Volcanic Islands produced by a hotspot

The best example of a hotspot producing a line of volcanic islands is the Hawaiian hot spot. Click image for larger view.


Geological Origin of the New England Seamount Chain

Les Watling, Benthic Ecologist
Darling Marine Lab, University of Maine

Deep within the mantle, hot plumes of magma well up under the earth’s crust, forming volcanoes on continents and in the oceans. These mantle plumes, known as “hot spots,” are relatively stationary. They can produce lines of volcanoes, known as hot spot tracks, as the earth’s plates move over them. The most familiar hot spot track to scientists spans from the big island of Hawaii, which is currently over the hot spot, to the atolls of the northwestern Hawaiian islands.

In the Atlantic, one of the longest hot spot tracks is the Great Meteor, or New England hot spot, located at 28ºW, 33ºN. It formed the New England seamount chain and the magma intrusions of the White Mountains. Two hundred million years ago (early Mesozoic age), just as the Atlantic was beginning to form, the area northwest of Hudson Bay was over the Great Meteor hot spot. Fifty million years later, as the Atlantic opened slightly, the hot spot track was under present-day Ontario.

Age distribution of New England sea mounts

Sea mounts can be aged using naturally occurring isotopes of the element Argon. Click image for larger view.


By 124 to 100 million years ago, the continental area of New Hampshire pushed over the hot spot, and the magma intrusions formed the White Mountains.

Finally, between 100 and 80 million years ago, the hot spot formed the New England seamount chain. Bear Seamount—the oldest—formed about 100 to 103 million years ago. Moving southeasterly along the chain, the seamounts get progressively younger, with the Nashville Seamount being about 83 million years old. During the formation of the New England Seamount chain, the oceanic crust (itself only 120 to 80 million years old) pushes over the hot spot at a rate of about 4.7 cm per year. Finally, 80 million years ago, the mid-Atlantic Ridge migrated to the west over the plume. The track of this hot spot then continues on the African Plate and is found today at the Great Meteor Seamount.

Survey of Nashville Seamount

Before multibeam technology was invented, surveys of sea mounts were made by simple echo sounders. Click image for larger view.

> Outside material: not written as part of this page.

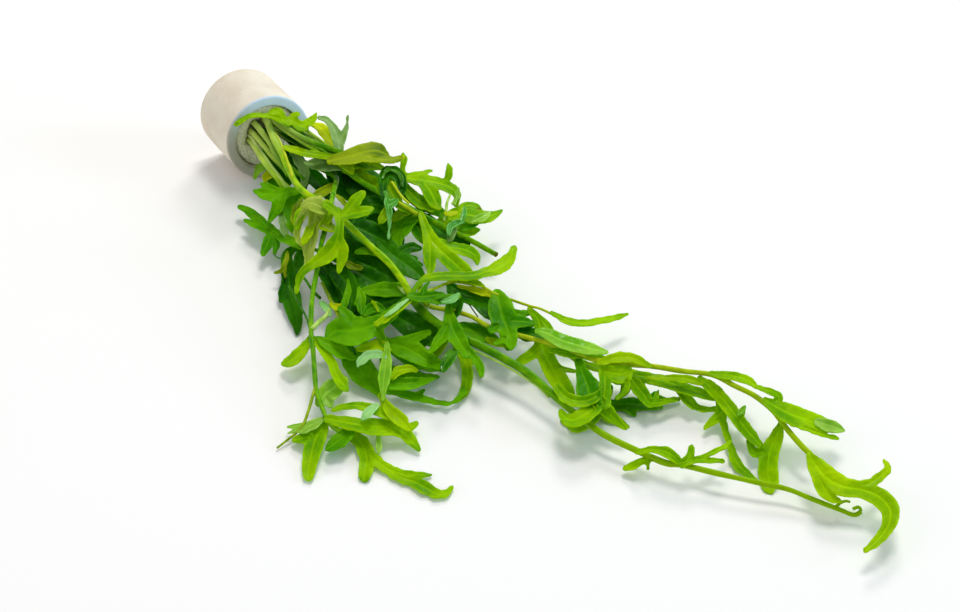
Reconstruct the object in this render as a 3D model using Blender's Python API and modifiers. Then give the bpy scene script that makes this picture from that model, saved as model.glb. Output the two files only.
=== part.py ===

Most of the volcanoes of the New England Seamount chain reached to, or near the surface of, the ocean. Several sources suggest this. Near the summits of some of the seamounts, sediment and rocks of the age of nearby seamounts exist, suggesting that material produced during eruptions of later-forming seamounts landed on them. Other seamounts are flat-topped, a condition likely produced by erosion from surface waves.

So why aren’t the seamounts near the surface of the ocean today? The best explanation involves how the earth’s crust forms and spreads in response to heating and cooling. As an area of the earth’s crust passes over a hot spot, or moves away from a spreading ridge, it cools and contracts. As it cools, the crust becomes denser, and sinks into the mantle.